"Les gouvernements sont quasiment impuissants, ils ont un peu peur d'agir sur ces sujets-là, et quand ils agissent c'est en mettant de l'argent sur la table", tranche Maxime Sbaihi.

( AFP / LOIC VENANCE )
Avec seulement 663.000 bébés nés en France en 2024, les naissances sont au plus bas depuis la fin de la Seconde Guerre mondiale, a annoncé l'Insee en janvier. Si Emmanuel Macron a appelé au "réarmement démographique" du pays, Maxime Sbaihi, auteur de l'essai Les Balançoires vides, estime qu'"on n'achète pas la fécondité, elle réagit très peu aux incitations monétaires et fiscales".
Pour cet économiste, notamment expert associé à l'institut Montaigne, il est "très compliqué" pour les gouvernants de "s'attaquer" à la dénatalité , souvent multifactorielle, qui a pourtant un impact majeur sur les systèmes de retraites ou de sécurité sociale du pays mais aussi, et souvent plus rapidement, sur son économie.
• Quand on parle dénatalité, on évoque surtout les effets sur le système de retraites, mais peu sur la consommation. Pourquoi ?
"C'est lié au fait que le modèle social français est très dépendant de la répartition de la démographie, on a donc l'habitude de voir l'impact sur le modèle social, plus que sur l'économie en tant que telle ou sur les modes et les volumes de consommation.
Pourtant, la chute des naissances sur ces cinq, dix, quinze dernières années n'a aucune incidence aujourd'hui sur le paiement des retraites et n'en aura que quand ces bébés manquants seront des cotisants en moins sur le marché du travail.
Mais dans l'immédiat, la dénatalité a un impact direct sur certains secteurs, l'alimentation, l'habillement, les jouets, tout ce qui est lié à la petite enfance, et ça se voit tout de suite par une limitation sur les quantités.
• Comment peuvent réagir les industries liées au secteur de la petite enfance ?

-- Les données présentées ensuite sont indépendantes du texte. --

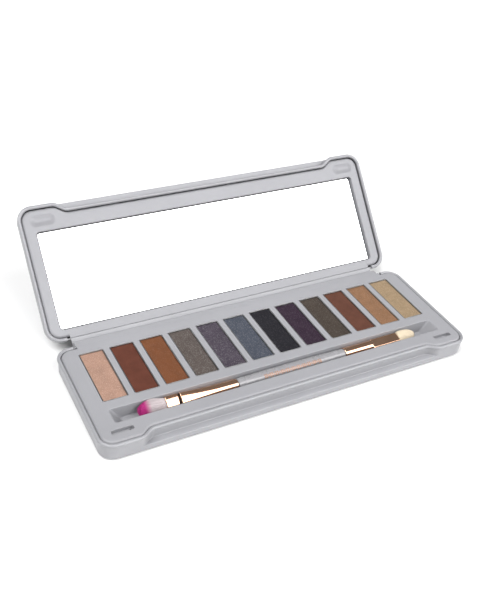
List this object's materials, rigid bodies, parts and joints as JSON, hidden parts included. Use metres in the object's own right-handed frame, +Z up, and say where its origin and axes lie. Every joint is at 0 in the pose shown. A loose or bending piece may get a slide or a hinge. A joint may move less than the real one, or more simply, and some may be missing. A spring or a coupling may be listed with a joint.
{
  "type": "eyeshadow palette",
  "caption": "Slim hinged metal case with pressed eyeshadow pans, a mirror in the lid and a double-ended brush in a channel.",
  "frame": {"origin": "centre of the base's flat underside", "axes": "+X along the case to the right, +Y from the front edge to the hinge, +Z up"},
  "size_m": [0.199, 0.1247, 0.0571],
  "materials": {
    "tin_paint": "satin",
    "wire_steel": "satin",
    "insert_plastic": "satin",
    "mirror_silver": "polished",
    "tape_foam": "matt",
    "pan_metal": "satin",
    "powder_peach_shimmer": "matt",
    "powder_chocolate": "matt",
    "powder_copper": "matt",
    "powder_olive_taupe": "matt",
    "powder_plum_grey": "matt",
    "powder_slate": "matt",
    "powder_soot": "matt",
    "powder_aubergine": "matt",
    "powder_dark_taupe": "matt",
    "powder_russet": "matt",
    "powder_tan": "matt",
    "powder_sand_gold": "matt",
    "handle_lacquer": "gloss",
    "rose_gold": "polished",
    "brush_hair": "matt",
    "foam_sponge": "matt"
  },
  "bodies": {
    "base": {"base_shell": "tin_paint", "hinge_wire": "wire_steel", "tray_insert": "insert_plastic", "pan_01": "pan_metal", "pan_02": "pan_metal", "pan_03": "pan_metal", "pan_04": "pan_metal", "pan_05": "pan_metal", "pan_06": "pan_metal", "pan_07": "pan_metal", "pan_08": "pan_metal", "pan_09": "pan_metal", "pan_10": "pan_metal", "pan_11": "pan_metal", "pan_12": "pan_metal", "powder_01": "powder_peach_shimmer", "powder_02": "powder_chocolate", "powder_03": "powder_copper", "powder_04": "powder_olive_taupe", "powder_05": "powder_plum_grey", "powder_06": "powder_slate", "powder_07": "powder_soot", "powder_08": "powder_aubergine", "powder_09": "powder_dark_taupe", "powder_10": "powder_russet", "powder_11": "powder_tan", "powder_12": "powder_sand_gold"},
    "lid": {"lid_shell": "tin_paint", "mirror_frame": "insert_plastic", "mirror_glass": "mirror_silver", "mirror_tape": "tape_foam"},
    "brush": {"brush_handle": "handle_lacquer", "brush_ferrule": "rose_gold", "sponge_ferrule": "rose_gold", "bristle_tuft": "brush_hair", "sponge_tip": "foam_sponge"}
  },
  "joints": [
    {"name": "lid_hinge", "type": "hinge", "parent": "base", "child": "lid", "pos_m": [0, 0.0366, 0.0078], "axis": [1, 0, 0], "range_deg": [0, 133]},
    {"name": "brush_lift", "type": "slide", "parent": "base", "child": "brush", "axis": [0, 0, -1], "range_m": [-0.04, 0]}
  ]
}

Il y une décrue, une marée descendante que les industriels ressentent côté consommation. En Italie par exemple, une marque d'aliments pour bébé, Plasmon, a fait une publicité choc contre la dénatalité, baptisée Adamo 2025, qui imagine le tout dernier enfant né en Italie.
La marque est allée chercher des économistes et des démographes pour essayer d'avoir de l'influence sur les politiques familiales, ça en dit assez long de l'inquiétude sur ce marché-là.
• Vous dites que la dénatalité "est la tendance à la fois la plus puissante et la moins considérée".
On a été pendant longtemps dans une illusion. On se berçait en croyant qu'on était encore l'exception française car encore en 2010 le taux de fécondité était très élevé. Mais ça a baissé rapidement, on a mis du temps à le comprendre et à le voir, on a d'ailleurs cru qu'avec le Covid il allait y avoir un rebond, mais la tendance est baissière. Cela a commencé l'an dernier à se voir avec une chute plus rapide des naissances. Il y a eu la fameuse formule présidentielle de 'réarmement démographique' et les chantiers qui ont été annoncés ont été complètement abandonnés depuis.
• Justement, dans quelle mesure les gouvernants peuvent-ils agir ?
La décision ou pas de faire un enfant est multifactorielle et dépend du logement, des revenus du travail, des modes de garde, de la conjoncture... Pour un décideur public c'est très compliqué d'aller s'attaquer à un sujet comme la dénatalité, déjà parce qu'il n'est pas forcément légitime pour le faire car il y a des questions de liberté individuelle qu'il faut respecter, et puis aussi parce qu'il n'y a pas un bouton sur lequel vous appuyez qui peut faire repartir la natalité à la hausse.
Les gouvernements sont quasiment impuissants, ils ont un peu peur d'agir sur ces sujets-là, et quand ils agissent c'est en mettant de l'argent sur la table, avec une allocation en plus, une augmentation de tel plafond, une exonération fiscale. Mais on n'achète pas la fécondité, elle réagit très peu aux incitations monétaires ou fiscales".